His unequalled reputation traveled even across the border to the country of the Syro-Phoenicians. A mother from that country dared to approach Him, although she knew what the Jews in general thought about Gentiles. Then we see our Lord putting her off as He had once done, it seems, to His mother. This woman, also could not be cheated, and the final outcome was that Jesus not only did what she asked of Him, but also praised her: “O woman, great is your faith!” (Matt. 15:21–28).

Therefore, we cannot be the least bit astonished when we see how women all over the country responded to the Master. A number of them even got together and, in a little club, followed Him around wherever He went. Not only that, but they took care of His and the disciples’ needs. “And the twelve were with him, and also some women who had been healed of evil spirits and infirmities: Mary, called Magdalene, from whom seven demons had gone out, and Joanna the wife of Chuza, Herod’s steward, and Susanna, and many others, who provided for them out of their means” (Luke 8:1–3).
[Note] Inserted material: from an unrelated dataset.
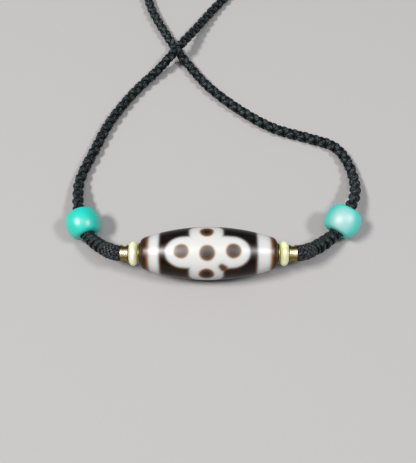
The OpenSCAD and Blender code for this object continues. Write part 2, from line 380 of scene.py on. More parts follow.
class Wiring:
    """Adds nodes to a tree; a value is a number, a colour or another node's socket."""

    # Places of a Mix node's colour sockets, which share their names with its other sockets
    MIX_FIRST = 6
    MIX_SECOND = 7
    MIX_RESULT = 2

    def __init__(self, tree):
        self.tree = tree

    def node(self, kind, inputs=None, **settings):
        node = self.tree.nodes.new(kind)
        for name, value in settings.items():
            setattr(node, name, value)
        for name, value in (inputs or {}).items():
            self.feed(node.inputs[name], value)
        return node

    def feed(self, socket, value):
        """Links another socket, or sets a value; a colour of three numbers is made opaque."""
        if isinstance(value, bpy.types.NodeSocket):
            self.tree.links.new(value, socket)
        elif socket.type == "RGBA":
            socket.default_value = (*value, 1)
        else:
            socket.default_value = value

    def fill(self, sockets, **values):
        """Feeds sockets by their names, which have _ for a space."""
        for name, value in values.items():
            self.feed(sockets[name.replace("_", " ")], value)

    def math(self, operation, *values, clamp=False):
        inputs = dict(enumerate(values))
        return self.node("ShaderNodeMath", inputs, operation=operation, use_clamp=clamp).outputs[0]

    def times(self, first, second):
        return self.math("MULTIPLY", first, second)

    def times_plus(self, first, second, third, clamp=False):
        return self.math("MULTIPLY_ADD", first, second, third, clamp=clamp)

    def minus(self, first, second):
        return self.math("SUBTRACT", first, second)

    def off(self, value, centre):
        """How far a value is from a centre, on either side."""
        return self.math("ABSOLUTE", self.minus(value, centre))

    def past(self, value, limit):
        """How far a value is past a limit, or 0."""
        return self.math("MAXIMUM", self.minus(value, limit), 0.0)

    def span(self, across, around):
        """Length of a step across and round the surface."""
        return self.math("SQRT", self.times_plus(across, across, self.times(around, around)))

    def smooth(self, value, start, full):
        """A soft step from 0 at the start to 1 at the full value, up or down."""
        node = self.node("ShaderNodeMapRange", {"Value": value, "From Min": start, "From Max": full},
                         interpolation_type="SMOOTHSTEP")
        return node.outputs["Result"]

    def mix(self, factor, first, second):
        node = self.node("ShaderNodeMix", data_type="RGBA")
        self.feed(node.inputs["Factor"], factor)
        self.feed(node.inputs[self.MIX_FIRST], first)
        self.feed(node.inputs[self.MIX_SECOND], second)
        return node.outputs[self.MIX_RESULT]

    def ramp(self, value, stops):
        """Colours at given values, blended between them."""
        low, high = stops[0][0], stops[-1][0]
        scaled = self.node("ShaderNodeMapRange", {"Value": value, "From Min": low, "From Max": high})
        node = self.node("ShaderNodeValToRGB", {"Fac": scaled.outputs["Result"]})
        marks = node.color_ramp.elements
        while len(marks) < len(stops):
            marks.new(0.5)
        for mark, (place, color) in zip(marks, stops):
            mark.position = (place - low) / (high - low)
            mark.color = (*color, 1)
        return node.outputs["Color"]

    def noise(self, vector, scale, detail=2.0, rough=0.5):
        inputs = {"Vector": vector, "Scale": scale, "Detail": detail, "Roughness": rough}
        return self.node("ShaderNodeTexNoise", inputs).outputs

    def bump(self, height, strength, distance):
        inputs = {"Height": height, "Strength": strength, "Distance": distance}
        return self.node("ShaderNodeBump", inputs).outputs["Normal"]

    def place(self):
        """Place on the object."""
        return self.node("ShaderNodeTexCoord").outputs["Object"]

    def squeezed(self, vector, scale):
        return self.node("ShaderNodeMapping", {"Vector": vector, "Scale": scale}).outputs["Vector"]

    def axes(self, vector):
        return self.node("ShaderNodeSeparateXYZ", {0: vector}).outputs

    def group(self, tree, **inputs):
        node = self.node("ShaderNodeGroup", node_tree=tree)
        self.fill(node.inputs, **inputs)
        return node.outputs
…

The sober, critical men needed a direct invitation: “Come, follow me,” and after they had done so, they would still quarrel among themselves as to which one would be the greater and wonder a good deal about their reward. As Peter worded it, “Lo, we have left everything and followed you. What then shall we have?” (Matt. 19:27) Women are different, although they also must have received a special vocation, because our Lord said once, “No man can come to me, except the Father which hath sent me draw him” (John 6:44; KJV), and another time, “You did not choose me, but I chose you” (John 15:16).